Problem statement:
The data must be written out once more, precisely as given.

** start of Given material **

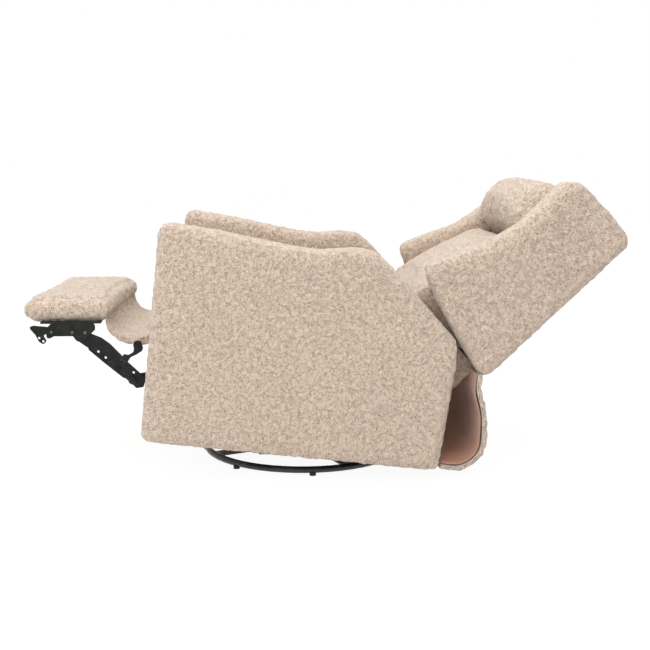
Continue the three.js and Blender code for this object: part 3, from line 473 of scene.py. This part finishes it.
class Finish:
    """A material whose nodes are added one by one and wired as they come."""

    def __init__(self, name):
        self.material = bpy.data.materials.new(name)
        self.material.use_nodes = True
        self.tree = self.material.node_tree
        self.tree.nodes.clear()
        output = self.tree.nodes.new("ShaderNodeOutputMaterial")
        self.shader = self.tree.nodes.new("ShaderNodeBsdfPrincipled")
        self.tree.links.new(self.shader.outputs[0], output.inputs[0])
        self.place = self.tree.nodes.new("ShaderNodeTexCoord").outputs["Object"]

    def node(self, kind, values=(), **settings):
        """Adds a node. Values go to its inputs by number or name, as links or as plain values."""
        made = self.tree.nodes.new(kind)
        for key, value in settings.items():
            setattr(made, key, value)
        for key, value in dict(values).items():
            if isinstance(value, bpy.types.NodeSocket):
                self.tree.links.new(value, made.inputs[key])
            else:
                made.inputs[key].default_value = value
        return made

    def sum(self, operation, *values, clamp=False):
        """One Math node."""
        made = self.node("ShaderNodeMath", enumerate(values), operation=operation, use_clamp=clamp)
        return made.outputs[0]

    def noise(self, at, scale, detail=0.0, roughness=0.5, stretch=None, output="Fac"):
        """Noise of a scale in features per metre. A low stretch draws it out along that axis."""
        if stretch is not None:
            at = self.node("ShaderNodeMapping", {0: at, 3: stretch}).outputs[0]
        values = {"Vector": at, "Scale": scale, "Detail": detail, "Roughness": roughness}
        return self.node("ShaderNodeTexNoise", values).outputs[output]

    def warped(self, at, scale, amount):
        """Moves the coordinates about by noise."""
        drift = self.noise(at, scale, detail=1.0, output="Color")
        middle = (NOISE_MIDDLE,) * 3
        centred = self.node("ShaderNodeVectorMath", {0: drift, 1: middle}, operation="SUBTRACT")
        values = {0: centred.outputs[0], 1: (amount,) * 3, 2: at}
        return self.node("ShaderNodeVectorMath", values, operation="MULTIPLY_ADD").outputs[0]

    def range(self, value, low, high, to_low=0.0, to_high=1.0):
        """Maps low to high smoothly onto to_low to to_high and holds it there."""
        made = self.node(
            "ShaderNodeMapRange", {0: value, 1: low, 2: high, 3: to_low, 4: to_high},
            interpolation_type="SMOOTHSTEP")
        return made.outputs[0]

    def mix(self, share, first, second, blend="MIX"):
        """Mixes two colours by share."""
        first, second = (
            tuple(c) + (1.0,) if not isinstance(c, bpy.types.NodeSocket) else c for c in (first, second))
        made = self.node(
            "ShaderNodeMix", {0: share, 6: first, 7: second}, data_type="RGBA", blend_type=blend)
        return made.outputs[2]

    def bump(self, height, distance, strength=1.0, under=None):
        """A bump, over the one under it."""
        values = {"Height": height, "Distance": distance, "Strength": strength}
        if under is not None:
            values["Normal"] = under
        return self.node("ShaderNodeBump", values).outputs[0]

    def put(self, **inputs):
        """Wires links or sets plain values on the shader's own inputs, with _ for a space."""
        for key, value in inputs.items():
            socket = self.shader.inputs[key.replace("_", " ")]
            if isinstance(value, bpy.types.NodeSocket):
                self.tree.links.new(value, socket)
            else:
                socket.default_value = value
        return self.material


def tinted(colour, share):
    """A colour times a share, up to white."""
    return [min(1.0, share * c) for c in colour]


def pile_finish(name, light, middle, crevice_shade):
    """Curly pile: noise contours make short crooked crevices between rounded curls, under fine fibre; the
    crevices carry painted shade and the raised curl tips a painted highlight.
    """
    f = Finish(name)
    bent = f.warped(f.place, scale=130.0, amount=0.004)
    coarse = f.noise(bent, scale=250.0)
    fine = f.noise(bent, scale=420.0)
    rise = f.sum("ABSOLUTE", f.sum("SUBTRACT", coarse, NOISE_MIDDLE))
    small = f.sum("ABSOLUTE", f.sum("SUBTRACT", fine, NOISE_MIDDLE))
    curl = f.range(rise, low=0.0, high=0.09)
    nub = f.range(small, low=0.0, high=0.1)
    gate = f.range(f.noise(f.place, scale=100.0, detail=1.0), low=0.4, high=0.6)
    split = f.sum("MULTIPLY", f.sum("SUBTRACT", 1.0, nub), gate)
    crease = f.sum("MAXIMUM", f.sum("SUBTRACT", 1.0, curl), split)
    height = f.sum("SUBTRACT", 1.0, crease)
    fibre = f.noise(f.place, scale=900.0, detail=3.0, roughness=0.7)
    broad = f.noise(f.place, scale=9.0, detail=2.0)
    body = f.mix(f.range(broad, low=0.3, high=0.7), tinted(middle, 0.97), tinted(middle, 1.03))
    # Painted highlight: the raised curl tips are paled towards the tip colour
    tips = f.mix(f.range(height, low=0.5, high=1.0, to_high=0.6), body, light)
    # Painted shade: the crevices are darkened towards the crevice colour
    dark = f.range(crease, low=0.3, high=1.0, to_high=0.9)
    colour = f.mix(dark, tips, crevice_shade)
    shade = f.range(fibre, low=0.3, high=0.7, to_low=0.92, to_high=1.06)
    grey = f.node("ShaderNodeCombineColor", {0: shade, 1: shade, 2: shade}).outputs[0]
    colour = f.mix(1.0, colour, grey, blend="MULTIPLY")
    curls = f.bump(height, distance=0.0016, strength=0.7)
    hairs = f.bump(fibre, distance=0.0004, strength=0.5, under=curls)
    return f.put(
        Base_Color=colour, Roughness=0.95, Normal=hairs, Sheen_Weight=0.4, Sheen_Roughness=0.5,
        Specular_IOR_Level=0.15)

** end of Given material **

Exercise response:
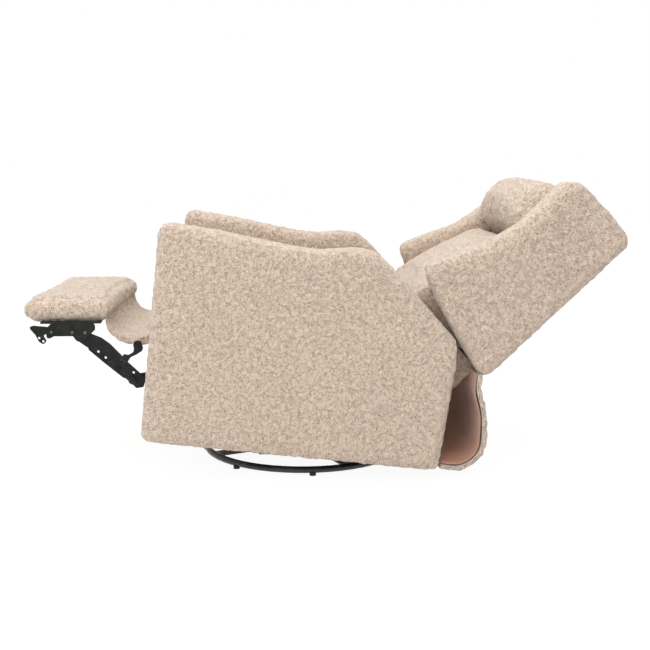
Continue the three.js and Blender code for this object: part 3, from line 473 of scene.py. This part finishes it.
class Finish:
    """A material whose nodes are added one by one and wired as they come."""

    def __init__(self, name):
        self.material = bpy.data.materials.new(name)
        self.material.use_nodes = True
        self.tree = self.material.node_tree
        self.tree.nodes.clear()
        output = self.tree.nodes.new("ShaderNodeOutputMaterial")
        self.shader = self.tree.nodes.new("ShaderNodeBsdfPrincipled")
        self.tree.links.new(self.shader.outputs[0], output.inputs[0])
        self.place = self.tree.nodes.new("ShaderNodeTexCoord").outputs["Object"]

    def node(self, kind, values=(), **settings):
        """Adds a node. Values go to its inputs by number or name, as links or as plain values."""
        made = self.tree.nodes.new(kind)
        for key, value in settings.items():
            setattr(made, key, value)
        for key, value in dict(values).items():
            if isinstance(value, bpy.types.NodeSocket):
                self.tree.links.new(value, made.inputs[key])
            else:
                made.inputs[key].default_value = value
        return made

    def sum(self, operation, *values, clamp=False):
        """One Math node."""
        made = self.node("ShaderNodeMath", enumerate(values), operation=operation, use_clamp=clamp)
        return made.outputs[0]

    def noise(self, at, scale, detail=0.0, roughness=0.5, stretch=None, output="Fac"):
        """Noise of a scale in features per metre. A low stretch draws it out along that axis."""
        if stretch is not None:
            at = self.node("ShaderNodeMapping", {0: at, 3: stretch}).outputs[0]
        values = {"Vector": at, "Scale": scale, "Detail": detail, "Roughness": roughness}
        return self.node("ShaderNodeTexNoise", values).outputs[output]

    def warped(self, at, scale, amount):
        """Moves the coordinates about by noise."""
        drift = self.noise(at, scale, detail=1.0, output="Color")
        middle = (NOISE_MIDDLE,) * 3
        centred = self.node("ShaderNodeVectorMath", {0: drift, 1: middle}, operation="SUBTRACT")
        values = {0: centred.outputs[0], 1: (amount,) * 3, 2: at}
        return self.node("ShaderNodeVectorMath", values, operation="MULTIPLY_ADD").outputs[0]

    def range(self, value, low, high, to_low=0.0, to_high=1.0):
        """Maps low to high smoothly onto to_low to to_high and holds it there."""
        made = self.node(
            "ShaderNodeMapRange", {0: value, 1: low, 2: high, 3: to_low, 4: to_high},
            interpolation_type="SMOOTHSTEP")
        return made.outputs[0]

    def mix(self, share, first, second, blend="MIX"):
        """Mixes two colours by share."""
        first, second = (
            tuple(c) + (1.0,) if not isinstance(c, bpy.types.NodeSocket) else c for c in (first, second))
        made = self.node(
            "ShaderNodeMix", {0: share, 6: first, 7: second}, data_type="RGBA", blend_type=blend)
        return made.outputs[2]

    def bump(self, height, distance, strength=1.0, under=None):
        """A bump, over the one under it."""
        values = {"Height": height, "Distance": distance, "Strength": strength}
        if under is not None:
            values["Normal"] = under
        return self.node("ShaderNodeBump", values).outputs[0]

    def put(self, **inputs):
        """Wires links or sets plain values on the shader's own inputs, with _ for a space."""
        for key, value in inputs.items():
            socket = self.shader.inputs[key.replace("_", " ")]
            if isinstance(value, bpy.types.NodeSocket):
                self.tree.links.new(value, socket)
            else:
                socket.default_value = value
        return self.material


def tinted(colour, share):
    """A colour times a share, up to white."""
    return [min(1.0, share * c) for c in colour]


def pile_finish(name, light, middle, crevice_shade):
    """Curly pile: noise contours make short crooked crevices between rounded curls, under fine fibre; the
    crevices carry painted shade and the raised curl tips a painted highlight.
    """
    f = Finish(name)
    bent = f.warped(f.place, scale=130.0, amount=0.004)
    coarse = f.noise(bent, scale=250.0)
    fine = f.noise(bent, scale=420.0)
    rise = f.sum("ABSOLUTE", f.sum("SUBTRACT", coarse, NOISE_MIDDLE))
    small = f.sum("ABSOLUTE", f.sum("SUBTRACT", fine, NOISE_MIDDLE))
    curl = f.range(rise, low=0.0, high=0.09)
    nub = f.range(small, low=0.0, high=0.1)
    gate = f.range(f.noise(f.place, scale=100.0, detail=1.0), low=0.4, high=0.6)
    split = f.sum("MULTIPLY", f.sum("SUBTRACT", 1.0, nub), gate)
    crease = f.sum("MAXIMUM", f.sum("SUBTRACT", 1.0, curl), split)
    height = f.sum("SUBTRACT", 1.0, crease)
    fibre = f.noise(f.place, scale=900.0, detail=3.0, roughness=0.7)
    broad = f.noise(f.place, scale=9.0, detail=2.0)
    body = f.mix(f.range(broad, low=0.3, high=0.7), tinted(middle, 0.97), tinted(middle, 1.03))
    # Painted highlight: the raised curl tips are paled towards the tip colour
    tips = f.mix(f.range(height, low=0.5, high=1.0, to_high=0.6), body, light)
    # Painted shade: the crevices are darkened towards the crevice colour
    dark = f.range(crease, low=0.3, high=1.0, to_high=0.9)
    colour = f.mix(dark, tips, crevice_shade)
    shade = f.range(fibre, low=0.3, high=0.7, to_low=0.92, to_high=1.06)
    grey = f.node("ShaderNodeCombineColor", {0: shade, 1: shade, 2: shade}).outputs[0]
    colour = f.mix(1.0, colour, grey, blend="MULTIPLY")
    curls = f.bump(height, distance=0.0016, strength=0.7)
    hairs = f.bump(fibre, distance=0.0004, strength=0.5, under=curls)
    return f.put(
        Base_Color=colour, Roughness=0.95, Normal=hairs, Sheen_Weight=0.4, Sheen_Roughness=0.5,
        Specular_IOR_Level=0.15)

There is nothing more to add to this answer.